Campus Activity: Ernest Baskin Seminar

When

November 12, 2020    
12:30 pm-2:00 pm

Event Type

Goal Pursuit Recommendations and Self-Conscious Emotions:
Why and When the Form of Recommendation Affects Closeness and Motivation  

 

Given the prevalence and importance of health goals, many companies offer products (or services) to help consumers pursue such goals. This research examines how receiving different types of recommendations for such products affects closeness to recommenders and motivation to try such products. 5 studies compare “you” goal recommendations (suggesting a goal-relevant product without mentioning the recommender’s own participation) with “we” goal recommendations (suggesting a goal-relevant product/service while mentioning the recommender’s own participation). The authors show that “we” recommendations (vs. “you” recommendations and neutral recommendations with no pronoun usage) increase both closeness and goal motivation, both in the context of consumer-consumer recommendations and with advertisements containing marketers’ recommendations to consumers. Moreover, the authors demonstrate that these benefits occur because they reduce self-conscious emotions typically associated with receiving “you” goal-relevant recommendations.
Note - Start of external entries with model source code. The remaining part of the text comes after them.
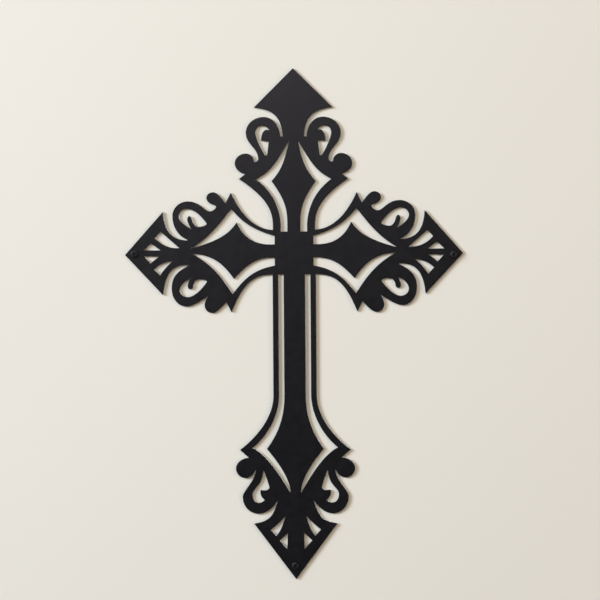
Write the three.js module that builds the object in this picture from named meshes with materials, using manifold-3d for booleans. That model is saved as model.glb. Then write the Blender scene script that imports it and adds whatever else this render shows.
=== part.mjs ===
// A flat ornamental cross of black sheet steel, cut out in one piece and fixed by three screws.
// Sizes are in millimetres. The cross is drawn lying down, x to the right and y up the cross, with the back
// of the sheet at height 0 and the middle of the crossing at the origin. Then it is stood up, facing -Y.
import * as THREE from 'three';
import { mergeVertices } from 'three/addons/utils/BufferGeometryUtils.js';
import Module from 'manifold-3d';

const wasm = await Module();
wasm.setup();

// The sheet, and how far each arm reaches from the middle of the crossing to its point
const SHEET_THICKNESS = 2;
const TOP_REACH = 163.7;
const SIDE_REACH = 149;
const BOTTOM_REACH = 286.6;

// The solid crossing, from its middle to where the slots of each arm begin
const CROSSING_TOP = 19.7;
const CROSSING_SIDE = 17.1;
const CROSSING_BOTTOM = 17.9;

// The stem below the crossing: half its width, the slot beside it, the rail outside that, and how far above
// the bottom point they start to flare
const STEM_HALF = 9.4;
const STEM_SLOT = 4.8;
const STEM_RAIL = 4.85;
const STEM_FLARE = 162.3;

// The three screws and their holes
const SIDE_SCREW_BACK = 8.3;
const LEFT_SCREW_RISE = 0.8;
const RIGHT_SCREW_RISE = -1.3;
const BOTTOM_SCREW_BACK = 12;
const BOTTOM_SCREW_SHIFT = -0.6;
const HEAD_RADIUS = 3.2;
const HEAD_HEIGHT = 2;
const HEAD_RIM = 0.7;
const SEAT_GAP = 0.3;
const SHANK_RADIUS = 1.7;
const SHANK_LENGTH = 25;
const SHANK_POINT = 4;
const HOLE_CLEARANCE = 0.5;
const RECESS_LENGTH = 4;
const RECESS_WIDTH = 1.2;
const RECESS_DEPTH = 1.5;

// How finely the curves are cut into straight stretches, in millimetres and degrees
const FACET_LENGTH = 2.6;
const SHORTEST_FACET = 0.4;
const FACET_TURN = 14;
const SCREW_SIDES = 20;
const DOME_STEPS = 4;
const CUT_OVERRUN = 1;

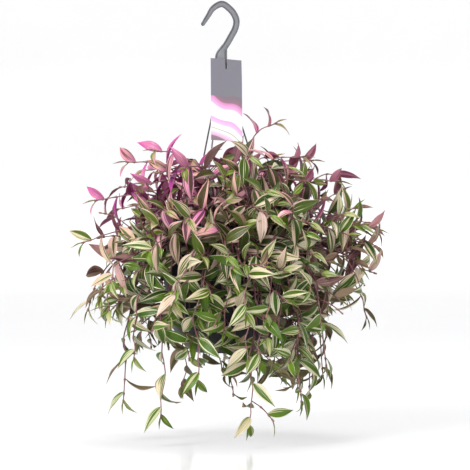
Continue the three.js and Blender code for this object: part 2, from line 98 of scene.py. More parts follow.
# ---- Pot and soil ----
LIP_Z = -319
LIP_RADIUS = 86
LIP_THICKNESS = 2.2
SKIRT_DEPTH = 6
WALL = 1.6
WALL_LIFT = 0.6  # share of the wall by which its inside is higher than its outside
FLOOR = 2.4
POT_DEPTH = 121
BASE_RADIUS = 38
BASE_CORNER = (1.5, 1.2)  # the rounded corner above the base, as (outwards, up)
POT_SIDE = [(77, LIP_THICKNESS), (73, 45), (66.5, 80), (58, 100), (47.5, 114)]
SIDE_STEPS = 60
MOULD_RING = {"depth": 20, "groove": 0.25, "width": 0.8}
FOOT = {"radius": 28, "ring": 29.5, "height": 1.5}
LIP_PROFILE = [
    # from the wall out to the lip's edge, as (inwards from the edge, down from the top)
    (WALL + 0.4, LIP_THICKNESS), (WALL, LIP_THICKNESS + 0.5), (WALL, SKIRT_DEPTH - 0.3),
    (WALL - 0.3, SKIRT_DEPTH), (0.3, SKIRT_DEPTH), (0, SKIRT_DEPTH - 0.4),
]
LIP_ROUNDING = 1.4
MOUTH_ROUNDING = 0.8
SOIL_DROP = 14
SOIL_HEAP = 5
SOIL_RINGS = 30
SOIL_Z = LIP_Z - SOIL_DROP
SOIL_WORN = {"from": 0.93, "depth": 3}  # the soil has sunk at its edge
CRUMBS = {"scale": 0.22, "height": 1.3, "depth": 4, "fade": 6}
CRUMB_NOISE = (0.9, 2.1, 4)  # roughness, lacunarity and octaves
ROOT_DEPTH = 20
GAP = 0.3

# ---- Card tag ----
CARD = {"width": 41, "height": 108, "thickness": 0.5, "x": 5.5, "top": -66}
CARD_TURN = {"yaw": 15, "lean": 15, "roll": 3.5}
CAD_CARD_THICKNESS = 0.8
CARD_GRID = (29, 49)
CARD_BULGE = 0.88
CARD_FLAP = {"lift": 1.4, "height": 30, "width": 16}  # the corner beside the slit stands off
SLIT = {"width": 2.6, "depth": 13}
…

Indeed, consistent with the key role of self-conscious emotions, the benefits occur for products framed as addressing a health goal—a goal about which consumers often feel self-conscious—but not for products framed as addressing a taste goal.

 

Ernest is Gerald Peck Fellow and Assistant Professor of Food Marketing at Saint Joseph’s University and his research has been published in many top-tier journals across marketing, psychology, and food including JCR, JMR, Personality, and Social Psychology Bulletin, and Appetite.